Question

Mrs. Kulkarni invests Rs. 1,31,040 in buying Rs. 100 shares at a discount of 9%. She sells shares worth Rs. 72,000 at a premium of 10% and the rest at a discount of 5%. Find her total gain or loss in the whole?

Answer 1

Hint: We start solving the problem by finding the cost incurred for buying 1 share to Mrs. Kulkarni. We use this cost to find the total number of shares bought by Mrs. Kulkarni. We then find the total number of shares worth Rs. 72,000 and find the price at which they sold. We then find the number of shares remaining and find the price at which they were sold. We then find the total selling price that all the shares were sold. We then subtract cost from this selling price to get the required value of gain or loss.

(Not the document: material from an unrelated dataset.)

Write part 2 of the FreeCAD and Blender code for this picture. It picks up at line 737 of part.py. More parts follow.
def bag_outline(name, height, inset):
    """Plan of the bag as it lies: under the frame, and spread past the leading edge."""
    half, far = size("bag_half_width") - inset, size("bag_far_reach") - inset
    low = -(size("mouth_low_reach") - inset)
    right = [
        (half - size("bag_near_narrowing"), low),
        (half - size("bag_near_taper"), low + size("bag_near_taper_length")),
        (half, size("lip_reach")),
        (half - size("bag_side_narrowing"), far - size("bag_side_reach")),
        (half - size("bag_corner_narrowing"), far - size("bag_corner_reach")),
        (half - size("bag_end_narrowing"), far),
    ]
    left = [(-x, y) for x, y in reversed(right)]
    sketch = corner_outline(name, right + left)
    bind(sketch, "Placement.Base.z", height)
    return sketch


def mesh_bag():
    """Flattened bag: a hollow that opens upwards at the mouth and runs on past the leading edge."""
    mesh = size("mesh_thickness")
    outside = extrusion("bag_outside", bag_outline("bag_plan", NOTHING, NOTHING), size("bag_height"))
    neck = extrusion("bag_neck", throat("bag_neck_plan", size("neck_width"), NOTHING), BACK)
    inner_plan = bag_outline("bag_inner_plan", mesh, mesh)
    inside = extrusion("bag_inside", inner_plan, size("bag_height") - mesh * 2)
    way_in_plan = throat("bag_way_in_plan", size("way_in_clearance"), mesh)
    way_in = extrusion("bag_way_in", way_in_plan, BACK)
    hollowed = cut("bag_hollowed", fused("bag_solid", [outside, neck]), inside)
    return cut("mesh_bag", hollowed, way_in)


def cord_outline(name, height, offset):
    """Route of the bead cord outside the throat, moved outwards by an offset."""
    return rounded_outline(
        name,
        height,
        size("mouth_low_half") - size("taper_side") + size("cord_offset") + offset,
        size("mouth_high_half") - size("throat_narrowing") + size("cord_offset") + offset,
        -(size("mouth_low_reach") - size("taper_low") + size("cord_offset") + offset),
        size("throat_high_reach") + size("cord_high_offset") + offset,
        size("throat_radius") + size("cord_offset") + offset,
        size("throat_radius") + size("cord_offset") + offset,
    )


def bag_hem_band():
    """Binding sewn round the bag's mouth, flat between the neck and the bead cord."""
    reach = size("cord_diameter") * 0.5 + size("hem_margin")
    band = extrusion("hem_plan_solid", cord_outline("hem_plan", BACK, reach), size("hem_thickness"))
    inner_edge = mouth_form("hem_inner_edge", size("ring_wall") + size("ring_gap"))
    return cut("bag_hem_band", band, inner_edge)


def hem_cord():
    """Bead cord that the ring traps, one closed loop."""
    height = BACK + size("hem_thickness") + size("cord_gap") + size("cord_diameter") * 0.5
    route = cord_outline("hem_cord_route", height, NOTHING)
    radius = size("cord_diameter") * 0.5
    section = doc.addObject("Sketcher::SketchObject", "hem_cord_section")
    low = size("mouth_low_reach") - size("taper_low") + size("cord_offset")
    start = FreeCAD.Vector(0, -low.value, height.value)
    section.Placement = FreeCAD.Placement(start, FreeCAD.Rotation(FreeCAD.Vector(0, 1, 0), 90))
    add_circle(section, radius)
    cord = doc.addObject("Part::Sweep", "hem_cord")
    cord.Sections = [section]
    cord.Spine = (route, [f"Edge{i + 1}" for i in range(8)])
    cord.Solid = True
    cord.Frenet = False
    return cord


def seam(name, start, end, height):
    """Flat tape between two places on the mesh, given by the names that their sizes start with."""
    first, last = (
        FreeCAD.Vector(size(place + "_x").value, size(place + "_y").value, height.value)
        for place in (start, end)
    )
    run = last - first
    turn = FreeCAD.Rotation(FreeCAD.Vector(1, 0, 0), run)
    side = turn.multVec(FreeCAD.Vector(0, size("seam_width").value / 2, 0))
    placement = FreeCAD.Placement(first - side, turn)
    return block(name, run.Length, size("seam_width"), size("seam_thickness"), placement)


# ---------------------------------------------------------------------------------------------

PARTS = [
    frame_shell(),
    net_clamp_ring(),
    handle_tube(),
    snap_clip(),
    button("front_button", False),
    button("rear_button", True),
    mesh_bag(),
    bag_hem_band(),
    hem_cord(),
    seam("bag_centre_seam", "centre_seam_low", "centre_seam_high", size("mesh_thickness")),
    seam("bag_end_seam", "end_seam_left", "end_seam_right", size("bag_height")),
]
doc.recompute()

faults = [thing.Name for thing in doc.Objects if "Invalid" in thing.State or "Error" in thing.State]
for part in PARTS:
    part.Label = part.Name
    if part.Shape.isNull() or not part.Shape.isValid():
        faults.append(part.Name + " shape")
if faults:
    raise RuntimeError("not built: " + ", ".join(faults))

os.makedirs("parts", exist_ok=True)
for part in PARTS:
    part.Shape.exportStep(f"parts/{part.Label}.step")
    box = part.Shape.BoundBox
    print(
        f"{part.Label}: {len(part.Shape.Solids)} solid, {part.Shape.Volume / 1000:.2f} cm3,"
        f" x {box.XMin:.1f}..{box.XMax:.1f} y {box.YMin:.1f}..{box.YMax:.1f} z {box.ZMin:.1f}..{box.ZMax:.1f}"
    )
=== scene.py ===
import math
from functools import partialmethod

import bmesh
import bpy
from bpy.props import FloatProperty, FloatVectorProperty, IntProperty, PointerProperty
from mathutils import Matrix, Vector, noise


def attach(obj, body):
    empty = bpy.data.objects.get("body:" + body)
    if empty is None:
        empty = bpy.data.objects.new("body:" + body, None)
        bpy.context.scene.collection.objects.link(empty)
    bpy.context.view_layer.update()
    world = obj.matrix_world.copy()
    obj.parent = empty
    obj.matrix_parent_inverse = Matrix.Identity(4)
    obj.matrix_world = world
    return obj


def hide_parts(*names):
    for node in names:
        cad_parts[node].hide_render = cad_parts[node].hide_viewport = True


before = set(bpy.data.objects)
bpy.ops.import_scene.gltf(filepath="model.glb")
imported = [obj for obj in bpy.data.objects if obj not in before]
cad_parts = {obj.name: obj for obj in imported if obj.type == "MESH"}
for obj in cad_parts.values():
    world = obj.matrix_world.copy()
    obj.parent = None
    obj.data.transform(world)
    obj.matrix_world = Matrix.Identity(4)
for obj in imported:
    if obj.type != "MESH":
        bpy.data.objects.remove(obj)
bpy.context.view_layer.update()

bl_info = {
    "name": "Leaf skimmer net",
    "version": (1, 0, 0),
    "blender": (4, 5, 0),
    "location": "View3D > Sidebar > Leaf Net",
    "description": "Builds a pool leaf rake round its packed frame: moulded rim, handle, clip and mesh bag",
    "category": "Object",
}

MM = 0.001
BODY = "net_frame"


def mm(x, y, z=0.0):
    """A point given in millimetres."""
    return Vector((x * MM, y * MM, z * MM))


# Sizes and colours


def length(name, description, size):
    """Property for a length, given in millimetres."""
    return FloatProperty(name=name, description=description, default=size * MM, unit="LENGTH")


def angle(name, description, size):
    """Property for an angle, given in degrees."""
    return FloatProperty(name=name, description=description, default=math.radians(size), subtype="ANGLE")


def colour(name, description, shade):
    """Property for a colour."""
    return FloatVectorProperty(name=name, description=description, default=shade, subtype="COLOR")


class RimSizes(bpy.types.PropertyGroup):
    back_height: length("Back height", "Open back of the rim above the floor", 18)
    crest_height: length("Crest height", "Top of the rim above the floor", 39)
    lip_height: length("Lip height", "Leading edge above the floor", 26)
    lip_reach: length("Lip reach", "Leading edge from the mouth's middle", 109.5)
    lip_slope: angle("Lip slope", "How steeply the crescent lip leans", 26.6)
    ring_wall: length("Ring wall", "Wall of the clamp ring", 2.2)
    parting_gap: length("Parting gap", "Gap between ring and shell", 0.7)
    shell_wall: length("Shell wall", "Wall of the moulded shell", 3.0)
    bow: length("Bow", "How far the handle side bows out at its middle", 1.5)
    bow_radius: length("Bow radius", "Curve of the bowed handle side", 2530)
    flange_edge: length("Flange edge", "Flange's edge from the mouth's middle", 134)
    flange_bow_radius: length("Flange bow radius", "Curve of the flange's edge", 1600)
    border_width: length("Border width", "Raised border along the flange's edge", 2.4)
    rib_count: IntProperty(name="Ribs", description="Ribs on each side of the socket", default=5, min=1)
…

Complete step-by-step answer:
According to the problem, we are given that Mrs. Kulkarni invests Rs. 1,31,040 in buying Rs. 100 shares at a discount of 9%. We need to find the total gain or loss of her if she sells shares worth Rs. 72,000 at a premium of 10% and the rest at a discount of 5%.
Let us first find the total number of shares bought by Mrs. Kulkarni and assume them as ‘x’.
We know that the actual cost of ‘x’ shares is $Rs.100x$, as each share costs Rs. 100.
But Mrs. Kulkarni bought these shares at a distance of 9% of the price, which means that Kulkarni has bought these shares for $\left( 100-9 \right)\%=91\%$ of the total price.
So, the cost incurred for Kulkarni for buying ‘x’ shares is 91% of $Rs.100x$.
We know that a% of b is defined as $\dfrac{a}{100}\times b$.
So, the cost of ‘x’ shares is $\dfrac{91}{100}\times 100x=Rs.91x$, which is equal to Rs. 1,31,040.
$\Rightarrow 91x=131040$.
$\Rightarrow x=1440$.
So, we have found that Mrs. Kulkarni bought 1440 shares each worth Rs. 100.
Mrs. Kulkarni sells shares worth Rs. 72,000 at a premium of 10%.
Now, let us find the total number of shares that are worth Rs. 72,000. Let us assume that number as ‘y’.
So, we have $100y=72000$.
$\Rightarrow y=720$. So, we have found that Mrs. Kulkarni is selling 720 shares at a 10% higher price.
So, the total price of these 720 shares is $\left( 100+10 \right)\%=110\%$ of Rs. 72000. Let us assume it as ${{P}_{1}}$.
$\Rightarrow {{P}_{1}}=\dfrac{110}{100}\times 72000=79200$ ---(1).
Now, Mrs. Kulkarni sells the remaining shares at a discount of 5%.
Let us find the total number of remaining shares.
The no. of remaining shares = $\left( 1440-720 \right)=720$, we know that these 720 shares are worth Rs. 72000 and these are selling at 5% lesser price.
So, the total price of these 720 shares is $\left( 100-5 \right)\%=95\%$ of Rs. 72000. Let us assume it as ${{P}_{2}}$.
$\Rightarrow {{P}_{2}}=\dfrac{95}{100}\times 72000=68400$---(2).
Let us find the total amount that Mrs. Kulkarni sold the shares. Let it be P.
So, we have $P={{P}_{1}}+{{P}_{2}}=Rs.79200+Rs.68400=Rs.147600$.
Now, let us subtract the cost incurred to Mrs. Kulkarni from P.
So, we get $P-C=Rs.147600-Rs.131040=Rs.16560$.
We can see the difference of selling price and cost price is positive, which means that Mrs. Kulkarni got a profit of Rs. 16560.
∴ The total gain in the whole is Rs. 16560.

Note: We should know that if they get the difference of selling price and cost price as negative, we incur loss. If we get it as zero, it tells us that there is no profit or loss. We can see that the given problem contains a lot of calculations which may lead us to make mistakes and confuse us. So, we need to calculate each step carefully. Similarly, we can expect problems to find the profit percentage incurred by Mrs. Kulkarni.